I had found the chair, upholstered in starfish print fabric, while mindlessly scrolling through Craigslist late one night. My husband Chris voted no, reminding me of the square footage of the tiny apartment we lived in at the time, but I simply couldn’t live without it. After contacting the seller and arranging to buy the chair, I begged Chris to go pick it up for me, pleading a case of social anxiety. He objected, pointing out, “You’re the only one who really wants the chair, Karla.” Touché.  

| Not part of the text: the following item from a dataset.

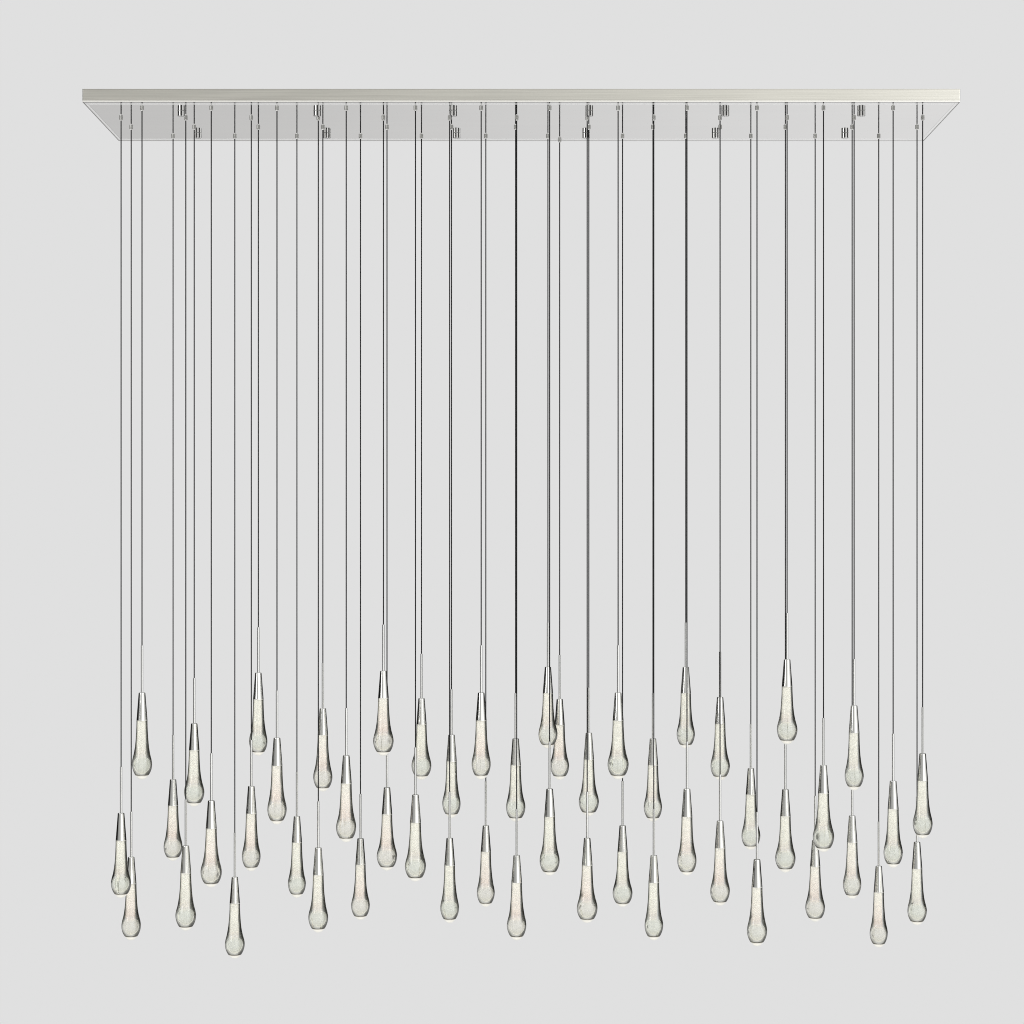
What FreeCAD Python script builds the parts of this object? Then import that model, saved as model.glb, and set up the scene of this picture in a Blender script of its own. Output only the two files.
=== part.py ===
import FreeCAD, Part
import math
import os

from FreeCAD import Vector

# Linear ceiling light: a long shallow canopy with crystal drops on thin cords at staggered heights.
# All sizes are in millimetres. The origin is the middle of the canopy's ceiling face. X runs along the
# canopy, Y from the front to the back, and the light hangs down along minus Z.

# Canopy frame and mirror plate
CANOPY_LENGTH = 2210.0
CANOPY_DEPTH = 508.0
CANOPY_HEIGHT = 33.0
CANOPY_CORNER = 2.0
WALL = 2.0
CEILING_LIP = 12.0
PLATE_LIP = 8.0
LIP_THICKNESS = 1.5
PLATE_THICKNESS = 2.0
PLATE_GAP = 0.6

# Pattern of the cord holes
COLUMN_PITCH = 174.5
ROW_PITCH = 122.0
BACK_EDGE_X = 105.0
BACK_EDGE_INSET = 20.0

# Ceiling bars, and the studs and cap nuts that hold the canopy up to them
BAR_COUNT = 6
BAR_LENGTH = 440.0
BAR_WIDTH = 30.0
BAR_THICKNESS = 3.0
BAR_CORNER = 4.0
BAR_SCREW_SPACING = 390.0
BAR_SCREW_HOLE = 5.5
STUD_D = 6.0
STUD_SPACING = 290.0
STUD_TOP_GAP = 0.5
STUD_GRIP = 9.0
STUD_HOLE_PLAY = 0.3
STUD_NUT_FLATS = 10.0
STUD_NUT_HEIGHT = 5.0
CAP_NUT_D = 20.5
CAP_NUT_HEIGHT = 13.0
CAP_NUT_EDGE = 0.8
CAP_NUT_SPARE = 1.0
WASHER_D = 18.0
WASHER_THICKNESS = 0.5

# Cable grippers
COLLAR_D = 9.6
COLLAR_HEIGHT = 5.5
COLLAR_EDGE = 0.6
BARREL_D = 8.0
BARREL_ABOVE_PLATE = 13.0
BARREL_WALL = 1.0
GRIPPER_ROOF = 2.0
GRIPPER_SILL = 1.0
GRIPPER_HOLE_PLAY = 0.2
LOCK_NUT_FLATS = 11.0
LOCK_NUT_HEIGHT = 4.0
SLEEVE_SHANK_D = 5.0
SLEEVE_HEAD_HEIGHT = 6.0
SLEEVE_SHOW = 2.5
SLEEVE_EDGE = 0.4
SLEEVE_PLAY = 0.08
SLEEVE_REST_GAP = 0.2
SPRING_WIRE = 0.7
SPRING_PLAY = 0.2

# Cords, and the tails inside the canopy
CORD_D = 3.0
CORD_PLAY = 0.3
TAIL_BEND = 7.0
TAIL_DEPTH = 9.5

# Drop: stem, cap, light board, gasket and crystal
STEM_D = 6.0
STEM_SHOW = 120.0
STEM_IN_CAP = 10.0
THREAD_PLAY = 0.05
CAP_TOP_D = 17.0
CAP_RIM_D = 28.0
CAP_HEIGHT = 71.0
CAP_TOP_EDGE = 2.4
CAP_RIM_LAND = 1.0
CAP_WEB = 4.0
CAP_HOLLOW_D = 12.0
LIGHT_SEAT_D = 19.2
LIGHT_SEAT_DEPTH = 5.0
MOUTH_DEPTH = 14.0
MOUTH_D = 21.4
LIGHT_BOARD_THICKNESS = 1.6
LIGHT_BOARD_PLAY = 0.2
LIGHT_DOME_D = 10.0
LIGHT_DOME_HEIGHT = 2.2
GASKET_THICKNESS = 1.0
SPIGOT_PLAY = 0.2
SPIGOT_TOP_GAP = 0.3
SPIGOT_EDGE = 0.8
GLASS_LENGTH = 150.0
GLASS_SHOULDER_EDGE = 0.5
BULB_D = 52.5
BULB_CENTRE = 110.0
BULB_LOWER_REACH = 38.0
BULB_VARIATION = 2.4
LENS_HEIGHT = 9.5
LENS_STEP = 0.6

# The neck swells into the bulb: share of the way down to the bulb's middle, share of the swelling
NECK_SHAPE = ((0.25, 0.07), (0.46, 0.20), (0.62, 0.36), (0.78, 0.62), (0.90, 0.89))

# The bulbs are drawn by hand, so they take these sizes in turn: even, fuller, slimmer
BULB_TURNS = (0, 1, -1)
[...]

Before I even knocked on the door, the starfish chair owner’s cheerful voice called out, “Come on in!” Inside, the brightly lit living room was a kaleidoscope, a glittery explosion of industry, creativity, and magic. There were chairs in every stage of reupholstering, TV trays covered with handmade earrings, a table heaped with paints, glue guns, sequins, buttons, and woodworking tools. A pile of plastic horses had been sawed in half, the hindquarters turned into magnets that made it look like a horse had walked headfirst into your refrigerator door.

I was spellbound.

Our connection came easily, and so did the laughter. Within minutes, Tina revealed she was a dental hygienist, which, of course, made me want to switch dentists so she could clean my teeth. It was abundantly clear how creative and artistic she was. After I told her I was a nurse, I added that I was also a writer. 

“You’re a writer?” she asked excitedly. 

She told me she was inspired by a street poet she’d once seen typing up verse on the street in New Orleans. She said she always wanted to take typewriters to the street on Valentine’s Day, typing extemporaneous poems for passers by. 

“I need a writer to help me make it happen!”

“Oh, I write…but I’m definitely no poet,” I objected. 

“It’s just for fun,” she assured, “I just want to make people smile and feel loved on a day that can be so stupid.”

A few nights before Valentine’s Day, we met up in Tina’s craft lair to prepare; cutting hearts from construction paper, card stock, magazines, and old wallpaper, embellishing them with everything from sequins to pompoms to hot pink faux fur, made possible by the hot glue gun. 

The morning of the event, we used colored chalk to draw arrows and hearts leading to our card tables on a busy Missoula street corner. We pinned construction paper hearts and letters that spelled out “Free Valentines” to a portable projector screen we placed behind our tables. We set up our typewriters, displayed the homemade cards, and then we waited.